What this task involves — Word for word, restate every line of the material.

Data excerpt —
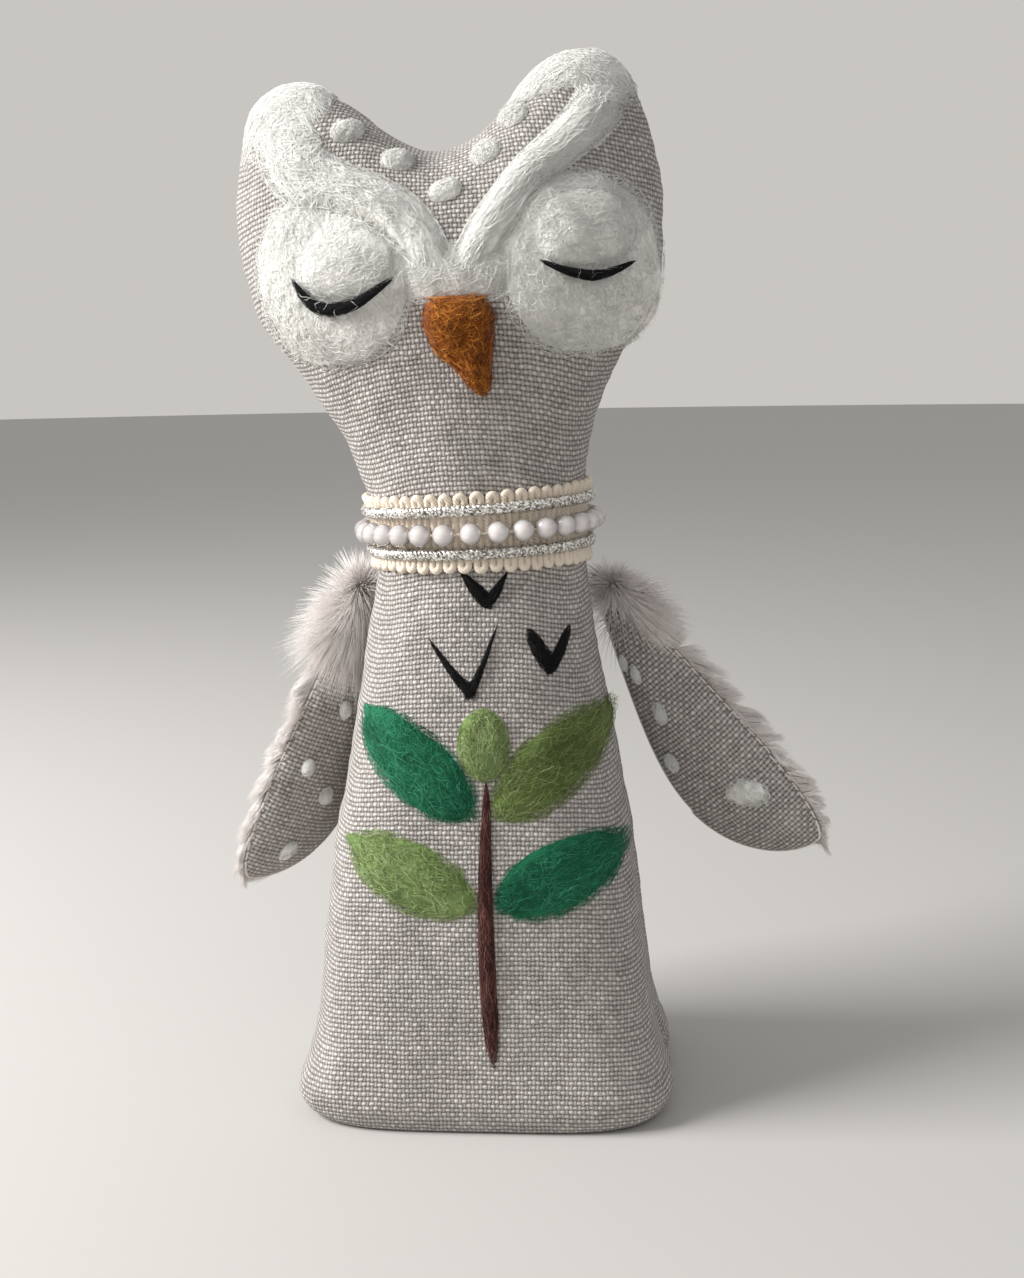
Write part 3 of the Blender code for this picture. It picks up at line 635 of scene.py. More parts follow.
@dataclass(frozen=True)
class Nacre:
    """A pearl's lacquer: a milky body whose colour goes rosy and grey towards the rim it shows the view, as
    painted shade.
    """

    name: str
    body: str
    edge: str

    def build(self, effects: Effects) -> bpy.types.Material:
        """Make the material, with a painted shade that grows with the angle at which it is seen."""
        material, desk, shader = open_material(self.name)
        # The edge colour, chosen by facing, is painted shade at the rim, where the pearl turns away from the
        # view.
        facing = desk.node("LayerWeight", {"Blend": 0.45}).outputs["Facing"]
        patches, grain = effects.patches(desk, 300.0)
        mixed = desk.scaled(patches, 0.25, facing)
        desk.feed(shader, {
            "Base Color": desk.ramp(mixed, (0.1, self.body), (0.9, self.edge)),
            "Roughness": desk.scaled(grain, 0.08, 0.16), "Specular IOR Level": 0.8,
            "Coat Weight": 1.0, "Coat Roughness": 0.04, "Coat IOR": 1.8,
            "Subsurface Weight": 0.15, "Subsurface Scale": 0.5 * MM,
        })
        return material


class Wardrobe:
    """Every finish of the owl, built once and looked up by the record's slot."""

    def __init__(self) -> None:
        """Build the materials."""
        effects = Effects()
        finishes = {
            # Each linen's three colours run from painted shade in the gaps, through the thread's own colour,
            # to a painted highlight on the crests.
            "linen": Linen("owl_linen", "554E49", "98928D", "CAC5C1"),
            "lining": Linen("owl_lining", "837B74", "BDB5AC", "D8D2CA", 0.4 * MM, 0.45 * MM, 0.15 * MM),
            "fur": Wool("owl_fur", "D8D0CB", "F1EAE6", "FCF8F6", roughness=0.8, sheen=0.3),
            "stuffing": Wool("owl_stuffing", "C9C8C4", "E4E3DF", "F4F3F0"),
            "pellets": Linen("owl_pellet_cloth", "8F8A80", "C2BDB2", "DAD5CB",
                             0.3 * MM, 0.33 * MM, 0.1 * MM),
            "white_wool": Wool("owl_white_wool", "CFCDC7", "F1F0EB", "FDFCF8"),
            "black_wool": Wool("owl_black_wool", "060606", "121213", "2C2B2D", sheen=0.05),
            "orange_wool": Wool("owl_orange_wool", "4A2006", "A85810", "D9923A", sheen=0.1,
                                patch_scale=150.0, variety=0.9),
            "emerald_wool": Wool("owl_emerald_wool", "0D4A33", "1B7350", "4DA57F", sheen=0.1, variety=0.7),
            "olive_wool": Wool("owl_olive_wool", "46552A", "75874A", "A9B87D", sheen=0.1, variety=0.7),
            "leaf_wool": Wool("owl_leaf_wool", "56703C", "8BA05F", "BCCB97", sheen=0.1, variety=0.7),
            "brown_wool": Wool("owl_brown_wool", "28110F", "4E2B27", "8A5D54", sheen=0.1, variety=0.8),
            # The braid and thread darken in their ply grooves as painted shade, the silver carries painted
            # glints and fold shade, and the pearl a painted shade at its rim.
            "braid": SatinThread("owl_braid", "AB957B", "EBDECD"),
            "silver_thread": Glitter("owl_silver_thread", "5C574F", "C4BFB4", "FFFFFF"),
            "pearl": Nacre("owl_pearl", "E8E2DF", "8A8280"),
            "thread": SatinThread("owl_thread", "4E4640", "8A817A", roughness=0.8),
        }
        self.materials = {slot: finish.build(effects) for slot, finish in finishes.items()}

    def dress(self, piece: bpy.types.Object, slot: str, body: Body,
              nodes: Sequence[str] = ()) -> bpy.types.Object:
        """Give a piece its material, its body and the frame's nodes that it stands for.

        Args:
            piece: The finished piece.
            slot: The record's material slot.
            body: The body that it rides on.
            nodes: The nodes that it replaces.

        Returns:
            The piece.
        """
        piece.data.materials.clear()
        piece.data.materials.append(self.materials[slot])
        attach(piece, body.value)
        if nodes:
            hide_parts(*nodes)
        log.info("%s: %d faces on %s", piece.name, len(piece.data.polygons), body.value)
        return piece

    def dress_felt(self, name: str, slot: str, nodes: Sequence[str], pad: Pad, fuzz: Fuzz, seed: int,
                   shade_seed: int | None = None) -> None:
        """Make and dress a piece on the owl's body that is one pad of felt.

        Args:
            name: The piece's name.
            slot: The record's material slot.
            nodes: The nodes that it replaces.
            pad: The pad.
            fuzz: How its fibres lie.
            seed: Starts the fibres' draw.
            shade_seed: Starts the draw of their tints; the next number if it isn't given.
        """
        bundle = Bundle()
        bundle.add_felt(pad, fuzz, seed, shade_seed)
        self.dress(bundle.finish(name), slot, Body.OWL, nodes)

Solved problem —
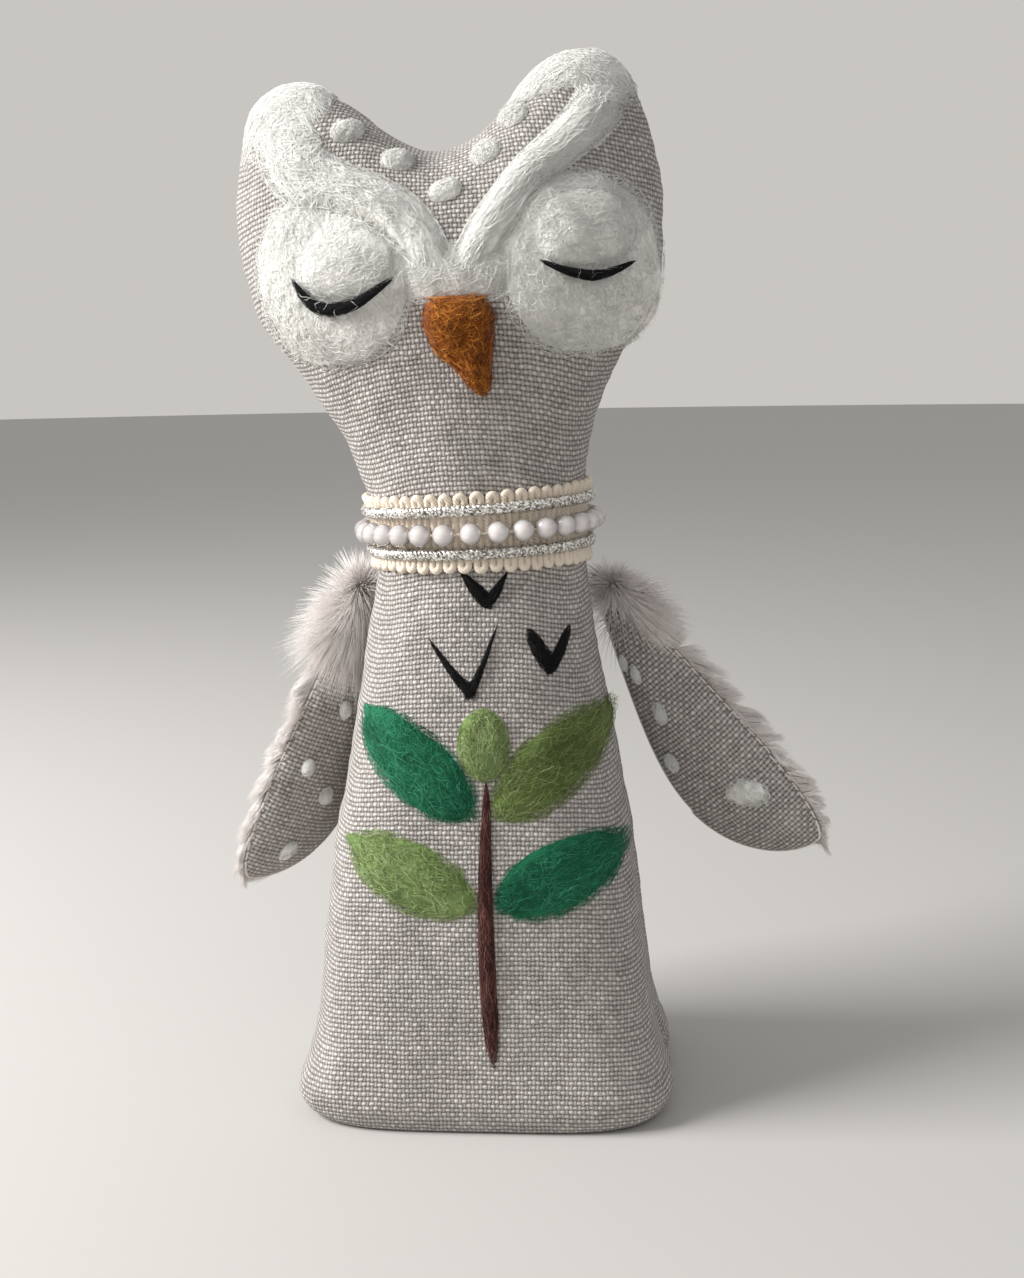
Write part 3 of the Blender code for this picture. It picks up at line 635 of scene.py. More parts follow.
@dataclass(frozen=True)
class Nacre:
    """A pearl's lacquer: a milky body whose colour goes rosy and grey towards the rim it shows the view, as
    painted shade.
    """

    name: str
    body: str
    edge: str

    def build(self, effects: Effects) -> bpy.types.Material:
        """Make the material, with a painted shade that grows with the angle at which it is seen."""
        material, desk, shader = open_material(self.name)
        # The edge colour, chosen by facing, is painted shade at the rim, where the pearl turns away from the
        # view.
        facing = desk.node("LayerWeight", {"Blend": 0.45}).outputs["Facing"]
        patches, grain = effects.patches(desk, 300.0)
        mixed = desk.scaled(patches, 0.25, facing)
        desk.feed(shader, {
            "Base Color": desk.ramp(mixed, (0.1, self.body), (0.9, self.edge)),
            "Roughness": desk.scaled(grain, 0.08, 0.16), "Specular IOR Level": 0.8,
            "Coat Weight": 1.0, "Coat Roughness": 0.04, "Coat IOR": 1.8,
            "Subsurface Weight": 0.15, "Subsurface Scale": 0.5 * MM,
        })
        return material


class Wardrobe:
    """Every finish of the owl, built once and looked up by the record's slot."""

    def __init__(self) -> None:
        """Build the materials."""
        effects = Effects()
        finishes = {
            # Each linen's three colours run from painted shade in the gaps, through the thread's own colour,
            # to a painted highlight on the crests.
            "linen": Linen("owl_linen", "554E49", "98928D", "CAC5C1"),
            "lining": Linen("owl_lining", "837B74", "BDB5AC", "D8D2CA", 0.4 * MM, 0.45 * MM, 0.15 * MM),
            "fur": Wool("owl_fur", "D8D0CB", "F1EAE6", "FCF8F6", roughness=0.8, sheen=0.3),
            "stuffing": Wool("owl_stuffing", "C9C8C4", "E4E3DF", "F4F3F0"),
            "pellets": Linen("owl_pellet_cloth", "8F8A80", "C2BDB2", "DAD5CB",
                             0.3 * MM, 0.33 * MM, 0.1 * MM),
            "white_wool": Wool("owl_white_wool", "CFCDC7", "F1F0EB", "FDFCF8"),
            "black_wool": Wool("owl_black_wool", "060606", "121213", "2C2B2D", sheen=0.05),
            "orange_wool": Wool("owl_orange_wool", "4A2006", "A85810", "D9923A", sheen=0.1,
                                patch_scale=150.0, variety=0.9),
            "emerald_wool": Wool("owl_emerald_wool", "0D4A33", "1B7350", "4DA57F", sheen=0.1, variety=0.7),
            "olive_wool": Wool("owl_olive_wool", "46552A", "75874A", "A9B87D", sheen=0.1, variety=0.7),
            "leaf_wool": Wool("owl_leaf_wool", "56703C", "8BA05F", "BCCB97", sheen=0.1, variety=0.7),
            "brown_wool": Wool("owl_brown_wool", "28110F", "4E2B27", "8A5D54", sheen=0.1, variety=0.8),
            # The braid and thread darken in their ply grooves as painted shade, the silver carries painted
            # glints and fold shade, and the pearl a painted shade at its rim.
            "braid": SatinThread("owl_braid", "AB957B", "EBDECD"),
            "silver_thread": Glitter("owl_silver_thread", "5C574F", "C4BFB4", "FFFFFF"),
            "pearl": Nacre("owl_pearl", "E8E2DF", "8A8280"),
            "thread": SatinThread("owl_thread", "4E4640", "8A817A", roughness=0.8),
        }
        self.materials = {slot: finish.build(effects) for slot, finish in finishes.items()}

    def dress(self, piece: bpy.types.Object, slot: str, body: Body,
              nodes: Sequence[str] = ()) -> bpy.types.Object:
        """Give a piece its material, its body and the frame's nodes that it stands for.

        Args:
            piece: The finished piece.
            slot: The record's material slot.
            body: The body that it rides on.
            nodes: The nodes that it replaces.

        Returns:
            The piece.
        """
        piece.data.materials.clear()
        piece.data.materials.append(self.materials[slot])
        attach(piece, body.value)
        if nodes:
            hide_parts(*nodes)
        log.info("%s: %d faces on %s", piece.name, len(piece.data.polygons), body.value)
        return piece

    def dress_felt(self, name: str, slot: str, nodes: Sequence[str], pad: Pad, fuzz: Fuzz, seed: int,
                   shade_seed: int | None = None) -> None:
        """Make and dress a piece on the owl's body that is one pad of felt.

        Args:
            name: The piece's name.
            slot: The record's material slot.
            nodes: The nodes that it replaces.
            pad: The pad.
            fuzz: How its fibres lie.
            seed: Starts the fibres' draw.
            shade_seed: Starts the draw of their tints; the next number if it isn't given.
        """
        bundle = Bundle()
        bundle.add_felt(pad, fuzz, seed, shade_seed)
        self.dress(bundle.finish(name), slot, Body.OWL, nodes)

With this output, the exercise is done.